Exercise brief = Each line should be copied exactly.

Recorded data =
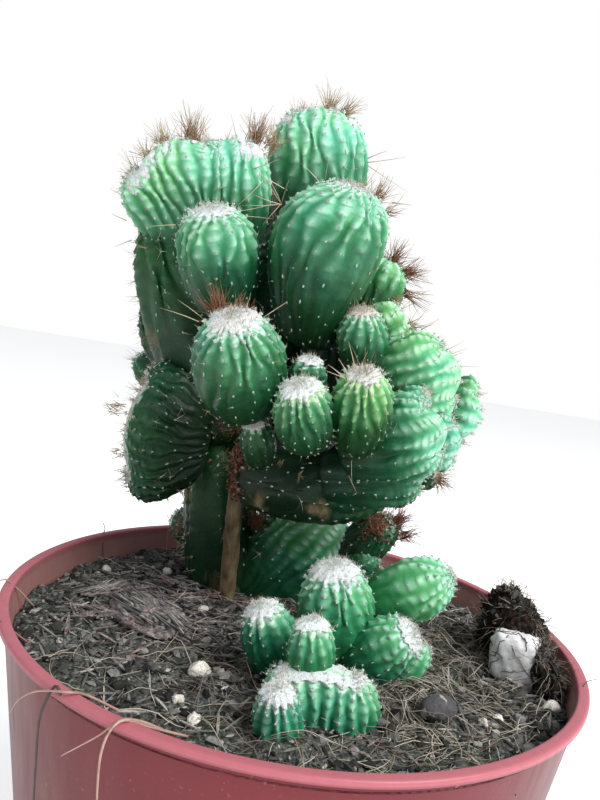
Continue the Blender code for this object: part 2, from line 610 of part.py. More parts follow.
def bark(name, ground, middle, size, turn, seed, finish):
    """A chip of bark: a slab with a ragged outline, and a second flake a little smaller on top of it."""
    draw = np.random.default_rng(seed)
    sides = BARK_SIDES
    turns = 2 * math.pi * np.arange(sides) / sides
    ragged = 1 + draw.uniform(*BARK_RAGGED, sides)
    along, across = 0.5 * size[0] * np.cos(turns) * ragged, 0.5 * size[1] * np.sin(turns) * ragged
    c, s = math.cos(math.radians(turn)), math.sin(math.radians(turn))
    seat = seat_height(ground, middle[0], middle[1], 0.4 * size[0]) + FIT_GAP
    rings = []
    for shrink, height in BARK_PROFILE:
        x, y = shrink * along, shrink * across
        wave = BARK_WAVE * np.sin(3 * turns) if height > 0.5 else np.zeros(sides)
        heights = seat + size[2] * (height + wave)
        rings.append(np.column_stack([middle[0] + c * x - s * y, middle[1] + s * x + c * y, heights]))
    faces = grid_faces(len(rings), sides)
    faces.append(list(range(sides - 1, -1, -1)))
    top = [*middle, seat + size[2]]
    points = np.concatenate(rings + [[top]])
    last = (len(rings) - 1) * sides
    faces += [[last + side, last + (side + 1) % sides, len(points) - 1] for side in range(sides)]
    made = mesh_object(name, points, faces, finish)
    tidy_normals(made)
    return made


def material(name, colour, roughness):
    """A plain finish with a colour and a roughness."""
    made = bpy.data.materials.new(name)
    made.use_nodes = True
    shader = made.node_tree.nodes["Principled BSDF"]
    shader.inputs["Base Color"].default_value = (*colour, 1)
    shader.inputs["Roughness"].default_value = roughness
    shader.inputs["Metallic"].default_value = 0
    return made


def debris(ground):
    """What lies on the soil: bark, perlite grains, small stones and the clod of old peat by the rim."""
    bark_brown = material("bark", (0.17, 0.14, 0.13), 0.9)
    bark("bark_chip", ground, *BARK_CHIP, 3, bark_brown)
    bark("bark_flake", ground, *BARK_FLAKE, 5, bark_brown)
    white = material("perlite", (0.72, 0.70, 0.64), 0.9)
    for number, (x, y, width, turn) in enumerate(PERLITE, start=1):
        lump(f"perlite_{number}", ground, (x, y), (width, 0.8 * width, 0.75 * width), turn, number, white,
             fine=2 if width > 4 else 1)
    grey = material("stone", (0.10, 0.10, 0.11), 0.8)
    lump("dark_stone", ground, *DARK_STONE, 21, grey)
    pale = material("pale_stone", (0.68, 0.67, 0.66), 0.8)
    lump("pale_stone", ground, *PALE_STONE, 31, pale, sink=0.1)
    peat = material("peat", (0.03, 0.022, 0.018), 1.0)
    high = lump("peat_clod", ground, *CLOD, 41, peat, fine=3, rough=0.2, sink=0.15)
    side = lump("clod_side", ground, *CLOD_SIDE, 42, peat, fine=2, rough=0.15, sink=0.15)
    clod = joined("peat_clod", [high, side], peat)
    cutter = lump("stone_room", ground, *STONE_ROOM, 31, pale, sink=0.1)
    cut_away(clod, cutter, "MANIFOLD")
    smooth(clod, SHARP_GROUND)


def main():
    for old in list(bpy.data.objects):
        bpy.data.objects.remove(old)
    pot(material("pot_plastic", (0.44, 0.14, 0.15), 0.4))
    ground = soil(material("potting_soil", (0.07, 0.06, 0.05), 0.95))
    plant("old_stem", OLD_STEM, material("cactus_flesh", (0.07, 0.24, 0.11), 0.5), seed=11)
    plant("offset_clump", OFFSETS, material("young_flesh", (0.09, 0.30, 0.14), 0.45), seed=12)
    debris(ground)


main()
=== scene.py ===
import math

import bpy
import numpy as np
from mathutils import Matrix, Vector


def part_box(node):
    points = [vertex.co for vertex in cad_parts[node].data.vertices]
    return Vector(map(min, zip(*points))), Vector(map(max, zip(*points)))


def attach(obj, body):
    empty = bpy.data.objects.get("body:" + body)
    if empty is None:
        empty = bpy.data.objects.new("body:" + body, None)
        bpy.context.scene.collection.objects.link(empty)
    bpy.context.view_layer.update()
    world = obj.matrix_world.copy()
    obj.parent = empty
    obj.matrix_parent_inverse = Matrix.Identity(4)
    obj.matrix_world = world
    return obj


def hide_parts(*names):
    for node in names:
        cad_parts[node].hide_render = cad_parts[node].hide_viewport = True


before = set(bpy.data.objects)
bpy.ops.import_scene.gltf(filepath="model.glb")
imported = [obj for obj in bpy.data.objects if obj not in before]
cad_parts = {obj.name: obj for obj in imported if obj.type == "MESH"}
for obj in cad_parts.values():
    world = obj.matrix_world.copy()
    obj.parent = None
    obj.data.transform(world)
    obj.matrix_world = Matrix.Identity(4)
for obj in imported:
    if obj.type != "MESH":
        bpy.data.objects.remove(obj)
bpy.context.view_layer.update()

MM = 0.001


# The pot. A thin tapered pot, injection-moulded in mauve-red plastic, with a rolled lip, a raised
# floor with eight drain holes and a ring to stand on. The wall is satin, dusty and faintly streaked.
POT_HEIGHT = 120.0
RIM_RADIUS = 75.0
FOOT_RADIUS = 54.0
WALL = 1.3
LIP_WIDTH = 2.8
LIP_OVERHANG = 1.4
LIP_DEPTH = 1.6
FOOT_RING_WIDTH = 7.0
FLOOR_RISE = 2.0
FLOOR_TOP = 3.6
DRAIN_RADIUS = 3.5
DRAIN_RING = 33.0
DRAIN_COUNT = 8
POT_SIDES = 240
AXIS_GAP = 0.02
WALL_TAPER = (RIM_RADIUS - LIP_OVERHANG - FOOT_RADIUS) / POT_HEIGHT
RIM_LEAN = 0.1
DRAIN_SIDES = 28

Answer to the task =
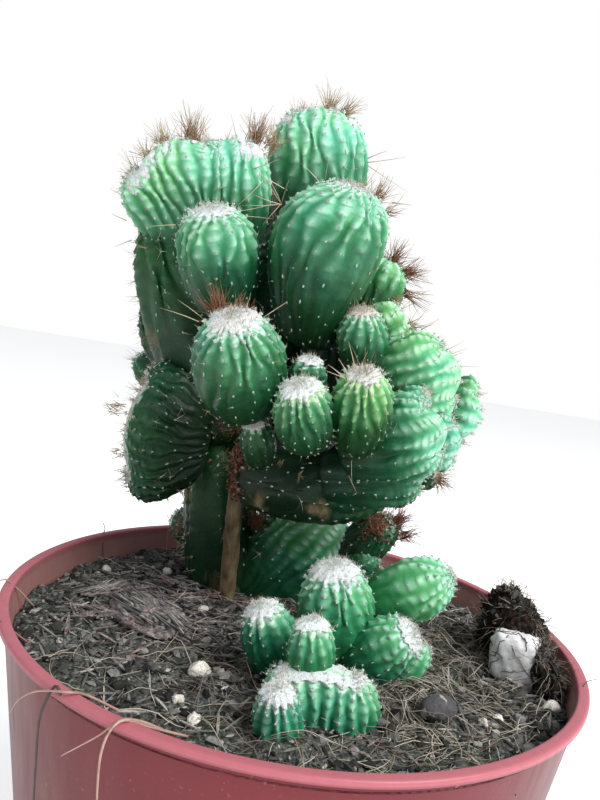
Continue the Blender code for this object: part 2, from line 610 of part.py. More parts follow.
def bark(name, ground, middle, size, turn, seed, finish):
    """A chip of bark: a slab with a ragged outline, and a second flake a little smaller on top of it."""
    draw = np.random.default_rng(seed)
    sides = BARK_SIDES
    turns = 2 * math.pi * np.arange(sides) / sides
    ragged = 1 + draw.uniform(*BARK_RAGGED, sides)
    along, across = 0.5 * size[0] * np.cos(turns) * ragged, 0.5 * size[1] * np.sin(turns) * ragged
    c, s = math.cos(math.radians(turn)), math.sin(math.radians(turn))
    seat = seat_height(ground, middle[0], middle[1], 0.4 * size[0]) + FIT_GAP
    rings = []
    for shrink, height in BARK_PROFILE:
        x, y = shrink * along, shrink * across
        wave = BARK_WAVE * np.sin(3 * turns) if height > 0.5 else np.zeros(sides)
        heights = seat + size[2] * (height + wave)
        rings.append(np.column_stack([middle[0] + c * x - s * y, middle[1] + s * x + c * y, heights]))
    faces = grid_faces(len(rings), sides)
    faces.append(list(range(sides - 1, -1, -1)))
    top = [*middle, seat + size[2]]
    points = np.concatenate(rings + [[top]])
    last = (len(rings) - 1) * sides
    faces += [[last + side, last + (side + 1) % sides, len(points) - 1] for side in range(sides)]
    made = mesh_object(name, points, faces, finish)
    tidy_normals(made)
    return made


def material(name, colour, roughness):
    """A plain finish with a colour and a roughness."""
    made = bpy.data.materials.new(name)
    made.use_nodes = True
    shader = made.node_tree.nodes["Principled BSDF"]
    shader.inputs["Base Color"].default_value = (*colour, 1)
    shader.inputs["Roughness"].default_value = roughness
    shader.inputs["Metallic"].default_value = 0
    return made


def debris(ground):
    """What lies on the soil: bark, perlite grains, small stones and the clod of old peat by the rim."""
    bark_brown = material("bark", (0.17, 0.14, 0.13), 0.9)
    bark("bark_chip", ground, *BARK_CHIP, 3, bark_brown)
    bark("bark_flake", ground, *BARK_FLAKE, 5, bark_brown)
    white = material("perlite", (0.72, 0.70, 0.64), 0.9)
    for number, (x, y, width, turn) in enumerate(PERLITE, start=1):
        lump(f"perlite_{number}", ground, (x, y), (width, 0.8 * width, 0.75 * width), turn, number, white,
             fine=2 if width > 4 else 1)
    grey = material("stone", (0.10, 0.10, 0.11), 0.8)
    lump("dark_stone", ground, *DARK_STONE, 21, grey)
    pale = material("pale_stone", (0.68, 0.67, 0.66), 0.8)
    lump("pale_stone", ground, *PALE_STONE, 31, pale, sink=0.1)
    peat = material("peat", (0.03, 0.022, 0.018), 1.0)
    high = lump("peat_clod", ground, *CLOD, 41, peat, fine=3, rough=0.2, sink=0.15)
    side = lump("clod_side", ground, *CLOD_SIDE, 42, peat, fine=2, rough=0.15, sink=0.15)
    clod = joined("peat_clod", [high, side], peat)
    cutter = lump("stone_room", ground, *STONE_ROOM, 31, pale, sink=0.1)
    cut_away(clod, cutter, "MANIFOLD")
    smooth(clod, SHARP_GROUND)


def main():
    for old in list(bpy.data.objects):
        bpy.data.objects.remove(old)
    pot(material("pot_plastic", (0.44, 0.14, 0.15), 0.4))
    ground = soil(material("potting_soil", (0.07, 0.06, 0.05), 0.95))
    plant("old_stem", OLD_STEM, material("cactus_flesh", (0.07, 0.24, 0.11), 0.5), seed=11)
    plant("offset_clump", OFFSETS, material("young_flesh", (0.09, 0.30, 0.14), 0.45), seed=12)
    debris(ground)


main()
=== scene.py ===
import math

import bpy
import numpy as np
from mathutils import Matrix, Vector


def part_box(node):
    points = [vertex.co for vertex in cad_parts[node].data.vertices]
    return Vector(map(min, zip(*points))), Vector(map(max, zip(*points)))


def attach(obj, body):
    empty = bpy.data.objects.get("body:" + body)
    if empty is None:
        empty = bpy.data.objects.new("body:" + body, None)
        bpy.context.scene.collection.objects.link(empty)
    bpy.context.view_layer.update()
    world = obj.matrix_world.copy()
    obj.parent = empty
    obj.matrix_parent_inverse = Matrix.Identity(4)
    obj.matrix_world = world
    return obj


def hide_parts(*names):
    for node in names:
        cad_parts[node].hide_render = cad_parts[node].hide_viewport = True


before = set(bpy.data.objects)
bpy.ops.import_scene.gltf(filepath="model.glb")
imported = [obj for obj in bpy.data.objects if obj not in before]
cad_parts = {obj.name: obj for obj in imported if obj.type == "MESH"}
for obj in cad_parts.values():
    world = obj.matrix_world.copy()
    obj.parent = None
    obj.data.transform(world)
    obj.matrix_world = Matrix.Identity(4)
for obj in imported:
    if obj.type != "MESH":
        bpy.data.objects.remove(obj)
bpy.context.view_layer.update()

MM = 0.001


# The pot. A thin tapered pot, injection-moulded in mauve-red plastic, with a rolled lip, a raised
# floor with eight drain holes and a ring to stand on. The wall is satin, dusty and faintly streaked.
POT_HEIGHT = 120.0
RIM_RADIUS = 75.0
FOOT_RADIUS = 54.0
WALL = 1.3
LIP_WIDTH = 2.8
LIP_OVERHANG = 1.4
LIP_DEPTH = 1.6
FOOT_RING_WIDTH = 7.0
FLOOR_RISE = 2.0
FLOOR_TOP = 3.6
DRAIN_RADIUS = 3.5
DRAIN_RING = 33.0
DRAIN_COUNT = 8
POT_SIDES = 240
AXIS_GAP = 0.02
WALL_TAPER = (RIM_RADIUS - LIP_OVERHANG - FOOT_RADIUS) / POT_HEIGHT
RIM_LEAN = 0.1
DRAIN_SIDES = 28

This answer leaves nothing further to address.